Top-Manager antworten oft auf die Frage, an welchen Punkten ihrer Karriere sie Führungsstärke entwickelt haben: „In herausfordernden Führungssituationen, in denen ich mein Potenzial voll ausschöpfen musste, ohne daran zu scheitern“. Entsprechend sollten die Entwicklungsmaßnahmen für den Führungsnachwuchs konzipiert sein. Hier sollten die Teilnehmer ihr Führungsverhalten in Echtsituationen trainieren können – und zwar so, dass sie außerhalb ihrer Komfortzone agieren. Denn dies eröffnet ihnen, sofern der Rahmen stimmt, die Chance, bisher ungenutzte Potenziale zu erschließen.
Erfahrung allein erzeugt kein Wachstum. Erst die emotionale und kognitive Reflexion erschließt das volle Lernpotenzial. Deshalb sollte in den Trainings auf die Praxisphasen stets eine Auswertung folgen, in der die Teilnehmer ein wachstumsorientiertes Feedback zu ihrer inneren Haltung, ihrem Führungs- und Konfliktverhalten und zur Führungstechnik erhalten. So entsteht eine steile Lernkurve, die sich durch das Erleben tief in den Routinen des Alltags verankert.

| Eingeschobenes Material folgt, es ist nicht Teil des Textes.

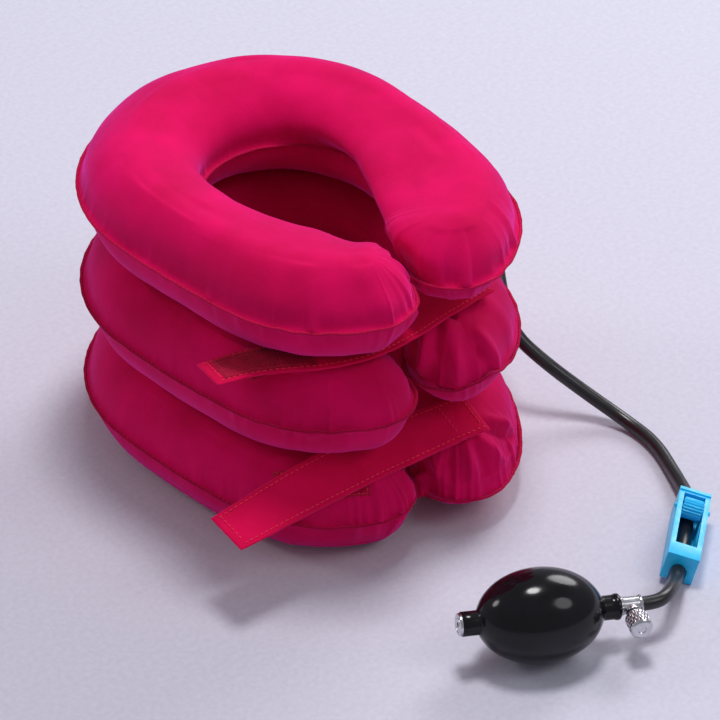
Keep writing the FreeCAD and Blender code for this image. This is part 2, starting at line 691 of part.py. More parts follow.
def rubber_bulb():
    """A hollow oval of rubber with a neck at each end."""
    half_length, half_height = size["bulb_length"] / 2, size["bulb_diameter"] / 2
    wall, neck, bore = size["bulb_wall"], size["neck_radius"], size["neck_bore"]
    reach = size["neck_reach"]
    outer = oval_arc(half_length, half_height, neck)
    inner = oval_arc(half_length - wall, half_height - wall, bore)
    body = new_body("rubber_bulb")
    sketch = new_sketch(body, "XY_Plane", "Profile")
    sketch.addGeometry(outer)
    sketch.addGeometry(inner)
    for ends, sign in (("StartPoint", 1), ("EndPoint", -1)):
        out, inn = getattr(outer, ends), getattr(inner, ends)
        corners = [out, Vector(sign * reach, neck, 0), Vector(sign * reach, bore, 0), inn]
        for first, second in zip(corners, corners[1:]):
            sketch.addGeometry(Part.LineSegment(first, second))
    revolve(body, sketch)
    body.Placement = bulb_placement()
    return body


def inlet_valve_seat():
    """Metal bush in the tail neck, with a flange outside and a chamber for its ball."""
    reach, fit = size["neck_reach"], size["neck_bore"] - size["running_clearance"]
    hole, chamber = size["seat_bore"], size["ball_radius"] + size["ball_room"]
    face, flange, bevel = -reach - size["seat_flange"], size["seat_flange_radius"], size["seat_bevel"]
    inner_end = -reach + size["seat_depth"]
    chamber_end, chamber_start = inner_end - size["seat_wall"], -reach + size["seat_wall"]
    return spun_body("inlet_valve_seat", [
        (face, hole), (face, flange - bevel), (face + bevel, flange), (-reach, flange),
        (-reach, fit), (inner_end, fit), (inner_end, hole), (chamber_end, hole),
        (chamber_end, chamber), (chamber_start, chamber), (chamber_start, hole)],
        bulb_placement())


def release_valve_body():
    """Metal barrel between bulb and hose, with a chamber for the outlet ball and a side branch."""
    reach, barrel = size["neck_reach"], size["valve_radius"]
    fit = size["neck_bore"] - size["running_clearance"]
    hole, chamber, bore = size["seat_bore"], size["ball_radius"] + size["ball_room"], size["air_bore"]
    end, bevel = size["valve_end"], size["valve_bevel"]
    inner_end, chamber_end = reach - size["seat_depth"], reach - size["valve_cap"]
    chamber_start = inner_end + size["seat_wall"]
    body = spun_body("release_valve_body", [
        (inner_end, hole), (inner_end, fit), (reach, fit), (reach, barrel), (end - bevel, barrel),
        (end, barrel - bevel), (end, bore), (chamber_end, bore), (chamber_end, chamber),
        (chamber_start, chamber), (chamber_start, hole)], bulb_placement())
    branch = new_sketch(body, "XZ_Plane", "Branch", offset=size["branch_root"])
    draw_circle(branch, size["branch_radius"], "Sizes.branch_radius",
                centre=(size["branch_at"], 0))
    pad(body, branch, "Sizes.branch_reach - Sizes.branch_root")
    vent = new_sketch(body, "XZ_Plane", "Vent")
    draw_circle(vent, size["needle_radius"] + size["running_clearance"],
                "Sizes.needle_radius + Sizes.running_clearance", centre=(size["branch_at"], 0))
    pocket(body, vent, "2 * Sizes.branch_reach", reverse=True)
    return body


def branch_placement():
    """X out along the release screw, from the barrel's axis."""
    spot = Vector(size["branch_at"], 0, 0)
    return bulb_placement().multiply(Placement(spot, Rotation(UP, -90)))


def seal_ring():
    """Rubber ring that grips the branch behind the knob."""
    ring = doc.addObject("Part::Torus", "valve_seal_ring")
    ring.Label = "valve_seal_ring"
    bind(ring, Radius1="Sizes.seal_ring_radius - Sizes.seal_ring_section / 2",
         Radius2="Sizes.seal_ring_section / 2")
    place = Placement(Vector(size["seal_ring_at"], 0, 0), Rotation(UP, Vector(1, 0, 0)))
    ring.Placement = branch_placement().multiply(place)
    return ring


def release_needle():
    """The release screw's stem: its tip closes the vent and its head carries the knob."""
    radius, start = size["needle_radius"], size["needle_start"]
    head = size["knob_start"] + size["needle_grip"]
    return spun_body("release_needle", [
        (start, 0), (start + size["needle_cone"], radius), (head, radius), (head, 0)],
        branch_placement())


def release_knob():
    """A fluted cap over the stem's head, with running room round the stem and past its end."""
    start, radius = size["knob_start"], size["knob_radius"]
    end, near, far = start + size["knob_length"], size["knob_near_bevel"], size["knob_far_bevel"]
    hole = size["needle_radius"] + size["running_clearance"]
    hole_end = start + size["needle_grip"] + size["running_clearance"]
    body = new_body("release_knob")
    profile = new_sketch(body, "XY_Plane", "Profile")
    draw_polygon(profile, [
        (hole_end, 0), (hole_end, hole), (start, hole), (start, radius - near),
        (start + near, radius), (end - far, radius), (end, radius - far), (end, 0)])
    revolve(body, profile)
    flute = new_sketch(body, "YZ_Plane", "Flute", offset=start)
    outside, half_width = radius + size["tool_overshoot"], size["flute_half_width"]
    draw_polygon(flute, [(-half_width, outside), (half_width, outside),
                         (0, radius - size["flute_depth"])])
    groove = pocket(body, flute, "Sizes.knob_length", reverse=True)
    ring = body.newObject("PartDesign::PolarPattern", "Flutes")
    ring.Originals = [groove]
    ring.Axis = (profile, ["H_Axis"])
    ring.Angle = 360
    bind(ring, Occurrences="Sizes.knob_flutes")
    body.Tip = ring
    body.Placement = branch_placement()
    return body


def ball(label, along):
    sphere = doc.addObject("Part::Sphere", label)
    sphere.Label = label
    bind(sphere, Radius="Sizes.ball_radius")
    sphere.Placement = bulb_placement(along)
    return sphere


def build_pump():
    inner_end = size["neck_reach"] - size["seat_depth"]
    rest = math.sqrt(size["ball_radius"] ** 2 - size["seat_bore"] ** 2) + size["ball_gap"]
    from_seat = size["seat_wall"] + rest
    return [
        rubber_bulb(), inlet_valve_seat(), release_valve_body(), seal_ring(), release_needle(),
        release_knob(), ball("inlet_valve_ball", from_seat - size["neck_reach"]),
        ball("outlet_valve_ball", from_seat + inner_end),
    ]


# ---------------------------------------------------------------- build, check, write
def check_and_export(parts):
    failed = []
    for item in doc.Objects:
        if "Invalid" in item.State or "Error" in item.State:
            failed.append("%s: %s" % (item.Label, item.State))
    for part in parts:
        if part.Shape.isNull() or not part.Shape.isValid() or not part.Shape.Solids:
            failed.append("%s: bad shape" % part.Label)
    if failed:
        raise RuntimeError("not exported:\n" + "\n".join(failed))
    os.makedirs("parts", exist_ok=True)
    for part in parts:
        part.Shape.exportStep("parts/%s.step" % part.Label)
        print("%-22s %8.2f cm3" % (part.Label, part.Shape.Volume / 1000))


parts = build_tiers() + build_joins() + build_straps() + build_hose() + build_clamp() + build_pump()
doc.recompute()
check_and_export(parts)
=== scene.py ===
"""Looks of the inflatable cervical traction collar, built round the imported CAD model.

Metres, in the CAD frame: +Z up, the origin on the floor on the axis of the neck opening, the nape
at +Y and the throat gap at -Y.
"""
import math
from bisect import bisect_right

import bmesh
import bpy
from mathutils import Matrix, Vector, noise
from mathutils.bvhtree import BVHTree

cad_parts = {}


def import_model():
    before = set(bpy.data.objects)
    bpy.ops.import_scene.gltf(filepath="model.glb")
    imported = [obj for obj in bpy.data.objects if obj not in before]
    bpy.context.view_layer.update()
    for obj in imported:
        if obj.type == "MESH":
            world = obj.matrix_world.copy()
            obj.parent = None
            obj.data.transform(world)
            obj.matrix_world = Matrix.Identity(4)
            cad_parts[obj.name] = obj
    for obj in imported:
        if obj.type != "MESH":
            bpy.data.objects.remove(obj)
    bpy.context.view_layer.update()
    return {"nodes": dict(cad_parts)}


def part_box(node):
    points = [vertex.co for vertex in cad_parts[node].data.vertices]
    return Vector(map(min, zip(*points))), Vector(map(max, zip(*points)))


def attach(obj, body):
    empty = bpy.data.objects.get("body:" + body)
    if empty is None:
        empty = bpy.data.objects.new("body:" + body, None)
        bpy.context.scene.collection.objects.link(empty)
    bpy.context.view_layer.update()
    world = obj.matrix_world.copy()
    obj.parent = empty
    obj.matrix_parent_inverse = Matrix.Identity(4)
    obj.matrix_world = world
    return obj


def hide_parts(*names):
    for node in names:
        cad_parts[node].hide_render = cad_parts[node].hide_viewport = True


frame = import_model()

MM = 0.001
UP = Vector((0, 0, 1))

# -------- sizes shared with the CAD model
# The plan is in millimetres, and the hose in metres.
NAPE_OUTER = {"y": 36.0, "radius": 98.0}
NAPE_INNER = {"y": 12.0, "radius": 49.5}
SIDE = {"radius": 500.0, "length": 86.0}
FRONT_RADIUS = 77.0
ARM_INNER_RADIUS = 110.0
TIP_RADIUS = 27.0
THROAT_GAP = 10.0
HOSE_DIAMETER = 0.0075
HOSE_ROUTE = [
    (0.104364, 0.015636, 0.0904), (0.118, 0.002, 0.0904), (0.119, -0.0155, 0.0785),
    (0.110, -0.031, 0.0625), (0.1065, -0.0445, 0.046), (0.116, -0.062, 0.031),
    (0.129, -0.080, 0.0155), (0.139, -0.101, 0.0042), (0.138, -0.126, 0.0039),
    (0.127, -0.153, 0.0039), (0.1136, -0.1796, 0.008), (0.0641, -0.2217, 0.008),
    (0.0485, -0.234, 0.017), (0.0375, -0.2406, 0.0202), (0.02965, -0.24042, 0.02049),
    (0.02332, -0.237466, 0.020984),
]
CLAMP_RUN = 11
TIERS = ("bottom", "middle", "top")


def node_middle(node):
    low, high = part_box(node)
    return (low + high) / 2


SEAM_Z = {tier: node_middle(tier + "_seam_welt").z for tier in TIERS}
TIER_TOP = {tier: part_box(tier + "_upper_panel")[1].z for tier in TIERS}


# -------- small helpers
def smooth(low, high, value):
    t = min(1.0, max(0.0, (value - low) / (high - low)))
    return t * t * (3 - 2 * t)


def bump_at(value, centre, width):
    return math.exp(-((value - centre) / width) ** 2)


def rounded_ramp(value):
    """0 well below 0 and the value itself well above it, with a rounded corner between."""
    return value if value > 20 else math.log1p(math.exp(value))


def distances(points):
    """How far along a chain each of its points is."""
    reach = [0.0]
    for a, b in zip(points, points[1:]):
        reach.append(reach[-1] + math.dist(a, b))
    return reach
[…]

Worauf Sie bei Führungskräftetrainings achten sollten
- Überprüfen Sie eventuelle Führungskräfteentwicklungsmaßnahmen, inwieweit sie den Teilnehmern das erforderliche Bewusstsein vermitteln, was es heißt, eine Führungskraft im Mittelstand zu sein!
- Überprüfen Sie die Konzepte daraufhin, ob sie den Teilnehmern die Wechselwirkung zwischen Führungsstil und Leistung der Mitarbeiter nachhaltig und eindrucksvoll verdeutlichen!
- Überprüfen Sie, inwieweit die Konzepte die Teilnehmer fordern! Etwa, weil sie als Team binnen 24 Stunden ein anspruchsvolles Projekt stemmen müssen und dabei den gesamten Führungszyklus „live“ durchleben.
- Achten Sie darauf, dass am Ende der Praxisphase ein intensiver Feedbackprozess steht! Erst dadurch wird der eigentliche Lernprozess in Gang gesetzt.